■ **EXTRACTED DATA**
■ ■ ■
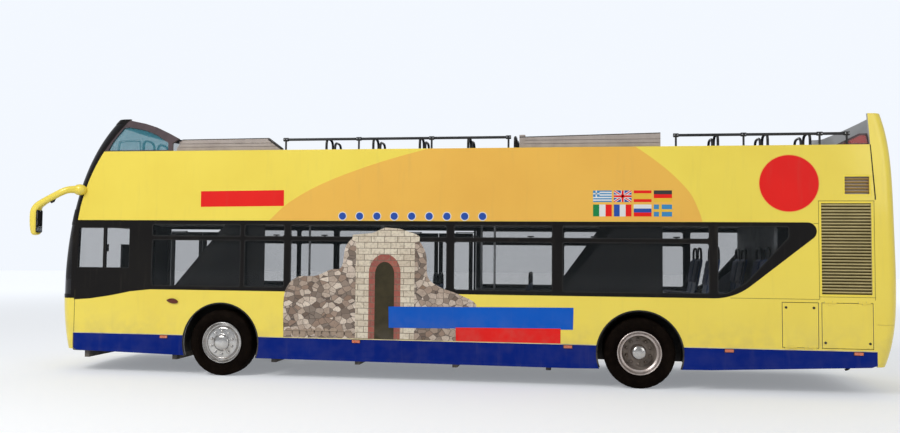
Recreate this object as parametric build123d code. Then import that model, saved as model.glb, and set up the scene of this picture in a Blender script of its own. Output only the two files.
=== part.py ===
from build123d import *
import math
import os

# Open top double decker bus, in millimetres, standing on its wheels.
# +X is forward, +Y is the bus's left, +Z is up. The origin is on the ground, at the
# middle of the length (mirrors included) and of the width.

# Driving sizes of the whole bus
WIDTH = 2550.0
WHEELBASE = 5960.0
FRONT_OVERHANG = 2680.0
REAR_OVERHANG = 3340.0
MIRROR_REACH = 260.0

# Levels above the ground
SKIRT_TOP = 576.0
BELT = 1238.0
BAND_TOP = 2259.0
SILL = 3288.0
SCREEN_TOP = 3770.0
REAR_TOP = 3700.0

# Walls and floors
WALL = 60.0
FLOOR_TOP = 370.0
FLOOR_THICK = 60.0
REAR_FLOOR_TOP = 780.0
UPPER_FLOOR_TOP = 2330.0
UPPER_FLOOR_THICK = 60.0
SEAM = 3.0

# Wheels and axles
TYRE_R = 478.0
RIM_R = 298.0
FRONT_TRACK_HALF = 1112.0
TWIN_OUTER_Y = 1106.0
TWIN_SPACING = 312.0
ARCH_R = 580.0
KINGPIN_Y = 940.0

# Worked out from these
HALF = WIDTH / 2
INNER = HALF - WALL
AXLE_F = (WHEELBASE + REAR_OVERHANG - FRONT_OVERHANG - MIRROR_REACH) / 2
AXLE_R = AXLE_F - WHEELBASE
CEILING = UPPER_FLOOR_TOP - UPPER_FLOOR_THICK
BARREL_R = 8.0
TAIL_REACH = WHEELBASE + REAR_OVERHANG - 2 * BARREL_R
FLOOR_UNDER = FLOOR_TOP - FLOOR_THICK


def at(station):
    """X of a station, counted rearward from the front axle."""
    return AXLE_F - station


def block(x0, x1, y0, y1, z0, z1):
    """A box between two corners, in any order."""
    size = (abs(x1 - x0), abs(y1 - y0), abs(z1 - z0))
    centre = ((x0 + x1) / 2, (y0 + y1) / 2, (z0 + z1) / 2)
    return Pos(*centre) * Box(*size)


def side_plate(outline, y0, y1, radius=0.0):
    """A face outline in stations and heights, pushed across the bus from y0 to y1.

    A point's third value is the radius of its corner, and radius serves the others.
    """
    corners = [(at(point[0]), min(y0, y1), point[1]) for point in outline]
    face = Face(Wire.make_polygon(corners))
    for corner, point in zip(corners, outline):
        bend = point[2] if len(point) > 2 else radius
        if bend > 0:
            nearest = face.vertices().sort_by_distance(corner)[0]
            face = face.fillet_2d(bend, [nearest])
    return extrude(face, amount=abs(y1 - y0), dir=(0, 1, 0))


def rod(start, end, radius):
    """A round bar between two points."""
    line = Vector(*end) - Vector(*start)
    plane = Plane(origin=start, z_dir=line)
    return extrude(plane * Circle(radius), amount=line.length)


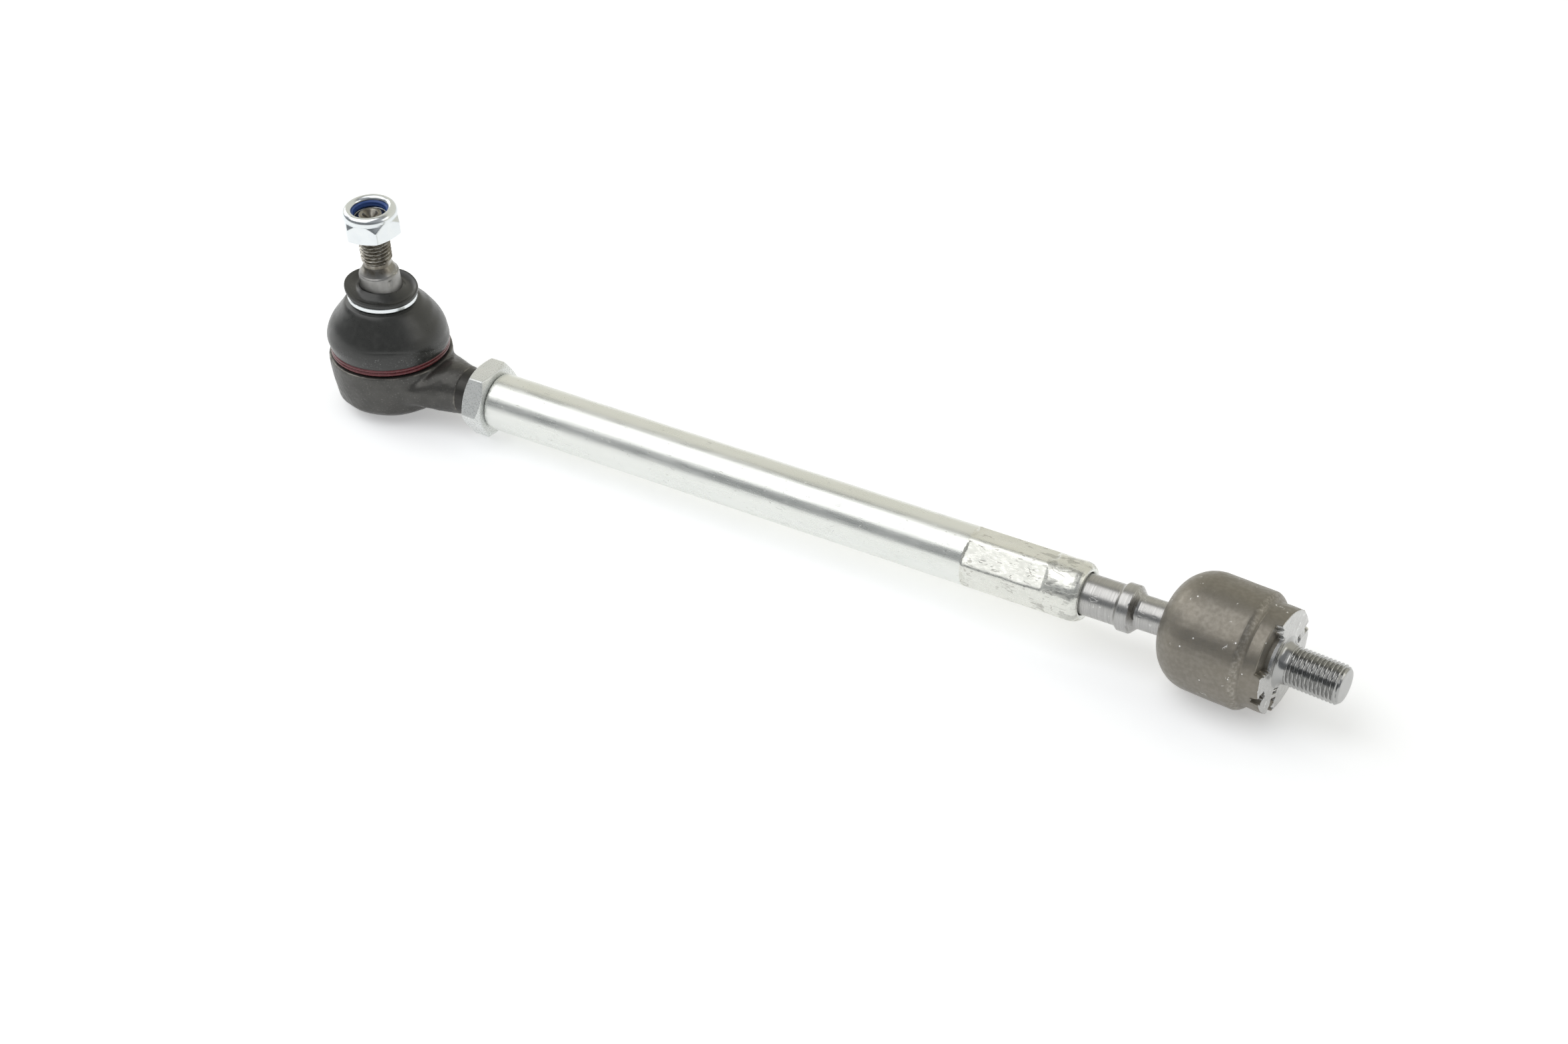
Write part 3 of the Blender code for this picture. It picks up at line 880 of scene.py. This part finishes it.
def dust_boot(material):
    """Rubber boot with a groove for the base ring, a bell, a ringed neck and a loose lip."""
    foot = [(16.75, 4.85), (17.6, 4.85), (17.6, 7.0)]
    bell = curve([(18.75, 7.15), (19.3, 7.75), (19.55, 9.4), (19.5, 11.4), (19.05, 13.5), (17.9, 16.2),
                  (15.9, 19.3), (14.0, 21.8), (12.9, 23.2), (12.2, 23.9)], 8)
    neck = [(11.0, 24.35), (10.25, 24.6), (10.25, 26.55)]
    lip = curve([(10.6, 26.6), (11.35, 27.15), (11.75, 28.2), (11.62, 28.98), (11.2, 29.05), (10.4, 28.7),
                 (9.3, 28.45), (8.2, 28.65), (7.35, 29.2), (SHANK_R + 0.02, 29.6)], 5)
    inside = [(SHANK_R + 0.02, 24.6)] + curve([(9.4, 22.8), (12.2, 20.7), (14.6, 17.8), (16.5, 14.4),
                                              (17.2, 11.5), (17.2, 9.4)], 3) + [(16.75, 8.2)]
    outline = fine(foot + bell + neck + lip + inside, 0.45)

    def shape(r, z, a):
        """A crease across the camera's side, soft flutter and the wavy neck and lip."""
        crease_z = 8.2 + 6.0 * smooth((RIGHT - np.degrees((a + math.pi) % TURN - math.pi)) / 90)
        beyond = np.degrees((a - math.radians(FRONT) + math.pi) % TURN - math.pi)
        shown = smooth((beyond + 22) / 25) * smooth((130 - beyond) / 30)
        outer = r > 17.5
        crease = np.exp(-((z - crease_z) / 0.3) ** 2) * shown * outer
        band = smooth((crease_z - z) / 0.8) * shown * outer * smooth((z - 7.2) / 0.8)
        flutter = 0.05 * lumps(r * np.cos(a), r * np.sin(a), z, 14, 5) * smooth((z - 8) / 3)
        raised = z + neck_tilt(z, a) + lip_droop(r, z, a)
        return r - 0.10 * crease - 0.06 * band + flutter, raised

    piece = turned("dust_boot_rubber", outline, BALL, [material], 216, shape, bend=lean)
    ball = Vector(JOINTS["outer_tilt"]["pos_m"])
    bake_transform(piece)
    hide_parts("dust_boot")


def boot_rings(zinc, red):
    """Flat zinc ring on the boot's neck and a red wire with two turns round its foot."""
    band = [(10.3, 24.7), (11.2, 24.7), (11.2, 26.4), (10.3, 26.4)]

    def follow(r, z, a):
        return r, z + neck_tilt(z, a)

    neck = turned("boot_neck_ring_zinc", fine(rounded(band, 0.35, 5), 0.4), STUD, [zinc], 180, follow)
    ride_as(neck, "boot_top", "boot_neck_ring")
    low = RIM_Z - 0.12 - JOINTS["outer_tilt"]["pos_m"][2] / MM

    def height(angle):
        """Each turn lies on the one below it."""
        return low + WIRE / 2 + (WIRE - 0.02) * angle / TURN * 0.97

    foot = swept_ring("boot_base_ring_wire", WIRE_R, height, WIRE, 2.03, BALL, [red], FRONT + 180)
    ride_as(foot, "housing", "boot_base_ring")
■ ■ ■
■ **WRITTEN TASK**
Each record above should be repeated exactly as it appears.

■ **COMPLETE RESPONSE**
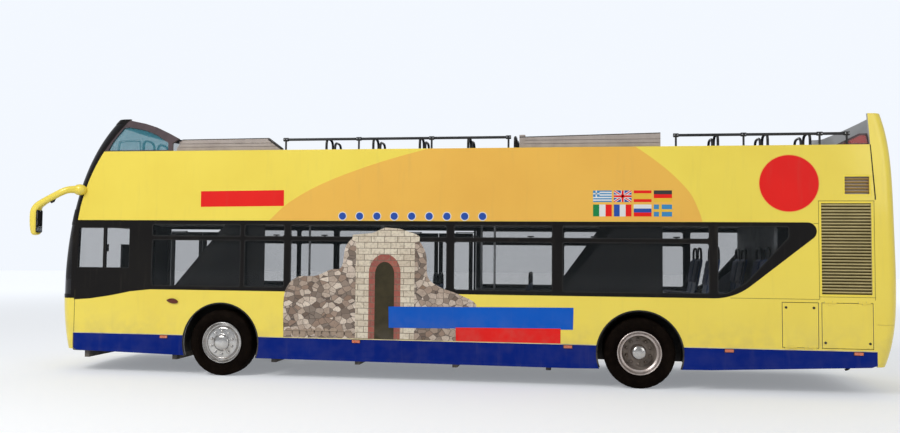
Recreate this object as parametric build123d code. Then import that model, saved as model.glb, and set up the scene of this picture in a Blender script of its own. Output only the two files.
=== part.py ===
from build123d import *
import math
import os

# Open top double decker bus, in millimetres, standing on its wheels.
# +X is forward, +Y is the bus's left, +Z is up. The origin is on the ground, at the
# middle of the length (mirrors included) and of the width.

# Driving sizes of the whole bus
WIDTH = 2550.0
WHEELBASE = 5960.0
FRONT_OVERHANG = 2680.0
REAR_OVERHANG = 3340.0
MIRROR_REACH = 260.0

# Levels above the ground
SKIRT_TOP = 576.0
BELT = 1238.0
BAND_TOP = 2259.0
SILL = 3288.0
SCREEN_TOP = 3770.0
REAR_TOP = 3700.0

# Walls and floors
WALL = 60.0
FLOOR_TOP = 370.0
FLOOR_THICK = 60.0
REAR_FLOOR_TOP = 780.0
UPPER_FLOOR_TOP = 2330.0
UPPER_FLOOR_THICK = 60.0
SEAM = 3.0

# Wheels and axles
TYRE_R = 478.0
RIM_R = 298.0
FRONT_TRACK_HALF = 1112.0
TWIN_OUTER_Y = 1106.0
TWIN_SPACING = 312.0
ARCH_R = 580.0
KINGPIN_Y = 940.0

# Worked out from these
HALF = WIDTH / 2
INNER = HALF - WALL
AXLE_F = (WHEELBASE + REAR_OVERHANG - FRONT_OVERHANG - MIRROR_REACH) / 2
AXLE_R = AXLE_F - WHEELBASE
CEILING = UPPER_FLOOR_TOP - UPPER_FLOOR_THICK
BARREL_R = 8.0
TAIL_REACH = WHEELBASE + REAR_OVERHANG - 2 * BARREL_R
FLOOR_UNDER = FLOOR_TOP - FLOOR_THICK


def at(station):
    """X of a station, counted rearward from the front axle."""
    return AXLE_F - station


def block(x0, x1, y0, y1, z0, z1):
    """A box between two corners, in any order."""
    size = (abs(x1 - x0), abs(y1 - y0), abs(z1 - z0))
    centre = ((x0 + x1) / 2, (y0 + y1) / 2, (z0 + z1) / 2)
    return Pos(*centre) * Box(*size)


def side_plate(outline, y0, y1, radius=0.0):
    """A face outline in stations and heights, pushed across the bus from y0 to y1.

    A point's third value is the radius of its corner, and radius serves the others.
    """
    corners = [(at(point[0]), min(y0, y1), point[1]) for point in outline]
    face = Face(Wire.make_polygon(corners))
    for corner, point in zip(corners, outline):
        bend = point[2] if len(point) > 2 else radius
        if bend > 0:
            nearest = face.vertices().sort_by_distance(corner)[0]
            face = face.fillet_2d(bend, [nearest])
    return extrude(face, amount=abs(y1 - y0), dir=(0, 1, 0))


def rod(start, end, radius):
    """A round bar between two points."""
    line = Vector(*end) - Vector(*start)
    plane = Plane(origin=start, z_dir=line)
    return extrude(plane * Circle(radius), amount=line.length)


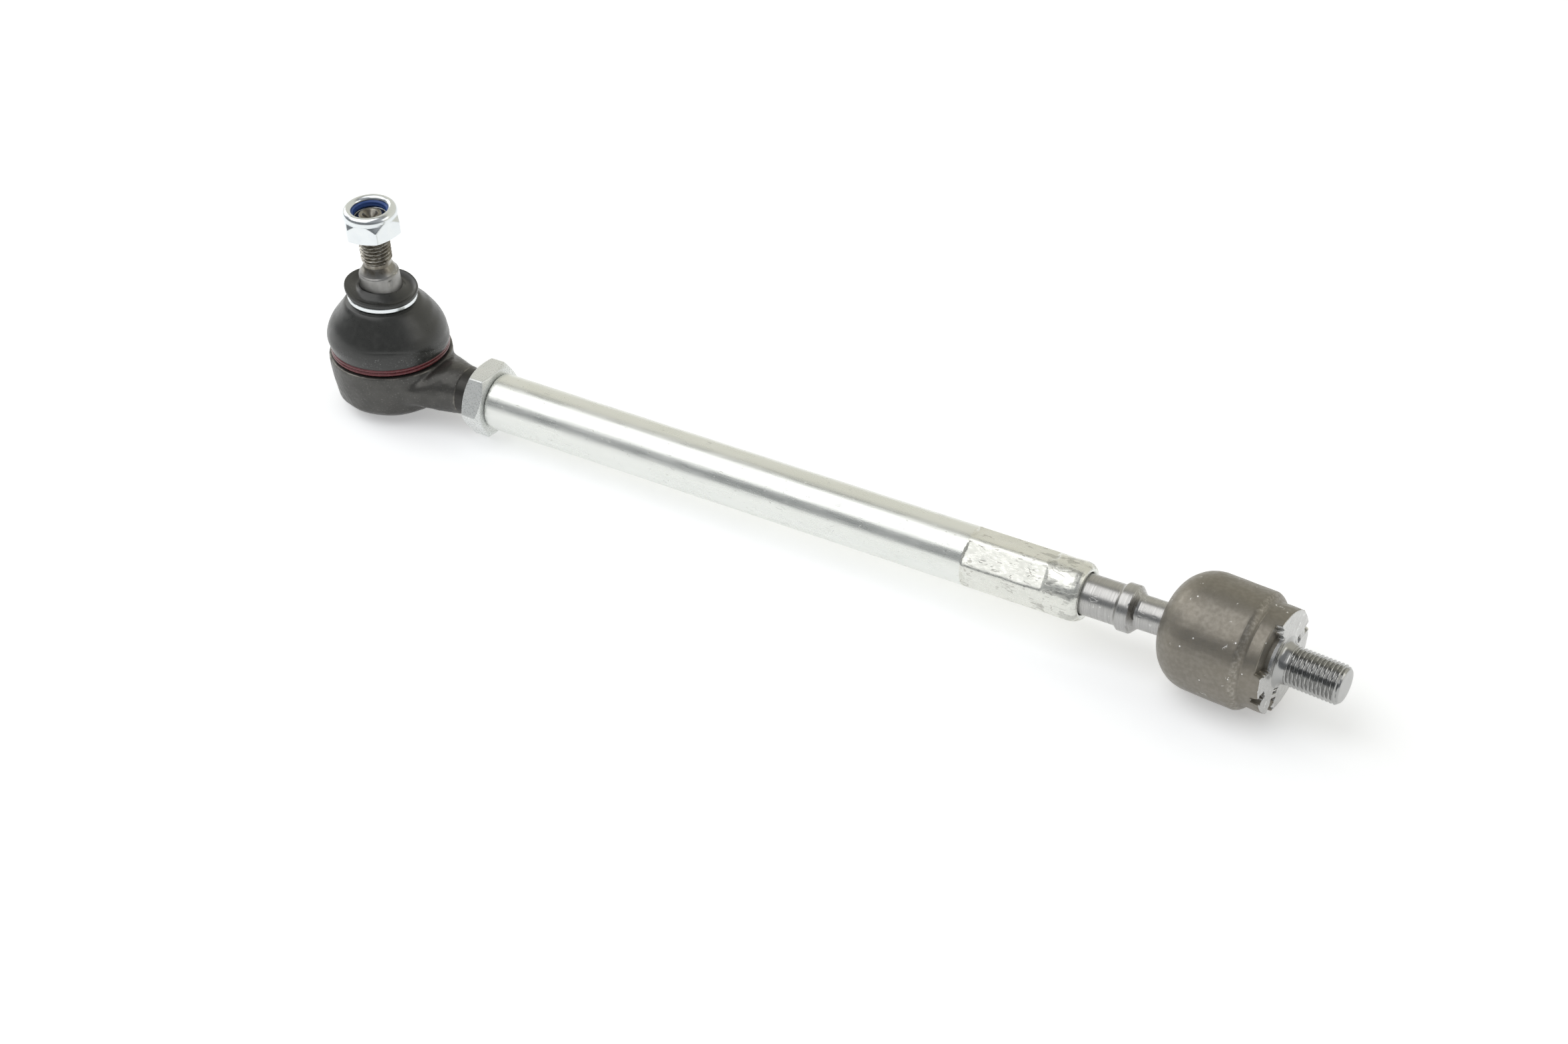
Write part 3 of the Blender code for this picture. It picks up at line 880 of scene.py. This part finishes it.
def dust_boot(material):
    """Rubber boot with a groove for the base ring, a bell, a ringed neck and a loose lip."""
    foot = [(16.75, 4.85), (17.6, 4.85), (17.6, 7.0)]
    bell = curve([(18.75, 7.15), (19.3, 7.75), (19.55, 9.4), (19.5, 11.4), (19.05, 13.5), (17.9, 16.2),
                  (15.9, 19.3), (14.0, 21.8), (12.9, 23.2), (12.2, 23.9)], 8)
    neck = [(11.0, 24.35), (10.25, 24.6), (10.25, 26.55)]
    lip = curve([(10.6, 26.6), (11.35, 27.15), (11.75, 28.2), (11.62, 28.98), (11.2, 29.05), (10.4, 28.7),
                 (9.3, 28.45), (8.2, 28.65), (7.35, 29.2), (SHANK_R + 0.02, 29.6)], 5)
    inside = [(SHANK_R + 0.02, 24.6)] + curve([(9.4, 22.8), (12.2, 20.7), (14.6, 17.8), (16.5, 14.4),
                                              (17.2, 11.5), (17.2, 9.4)], 3) + [(16.75, 8.2)]
    outline = fine(foot + bell + neck + lip + inside, 0.45)

    def shape(r, z, a):
        """A crease across the camera's side, soft flutter and the wavy neck and lip."""
        crease_z = 8.2 + 6.0 * smooth((RIGHT - np.degrees((a + math.pi) % TURN - math.pi)) / 90)
        beyond = np.degrees((a - math.radians(FRONT) + math.pi) % TURN - math.pi)
        shown = smooth((beyond + 22) / 25) * smooth((130 - beyond) / 30)
        outer = r > 17.5
        crease = np.exp(-((z - crease_z) / 0.3) ** 2) * shown * outer
        band = smooth((crease_z - z) / 0.8) * shown * outer * smooth((z - 7.2) / 0.8)
        flutter = 0.05 * lumps(r * np.cos(a), r * np.sin(a), z, 14, 5) * smooth((z - 8) / 3)
        raised = z + neck_tilt(z, a) + lip_droop(r, z, a)
        return r - 0.10 * crease - 0.06 * band + flutter, raised

    piece = turned("dust_boot_rubber", outline, BALL, [material], 216, shape, bend=lean)
    ball = Vector(JOINTS["outer_tilt"]["pos_m"])
    bake_transform(piece)
    hide_parts("dust_boot")


def boot_rings(zinc, red):
    """Flat zinc ring on the boot's neck and a red wire with two turns round its foot."""
    band = [(10.3, 24.7), (11.2, 24.7), (11.2, 26.4), (10.3, 26.4)]

    def follow(r, z, a):
        return r, z + neck_tilt(z, a)

    neck = turned("boot_neck_ring_zinc", fine(rounded(band, 0.35, 5), 0.4), STUD, [zinc], 180, follow)
    ride_as(neck, "boot_top", "boot_neck_ring")
    low = RIM_Z - 0.12 - JOINTS["outer_tilt"]["pos_m"][2] / MM

    def height(angle):
        """Each turn lies on the one below it."""
        return low + WIRE / 2 + (WIRE - 0.02) * angle / TURN * 0.97

    foot = swept_ring("boot_base_ring_wire", WIRE_R, height, WIRE, 2.03, BALL, [red], FRONT + 180)
    ride_as(foot, "housing", "boot_base_ring")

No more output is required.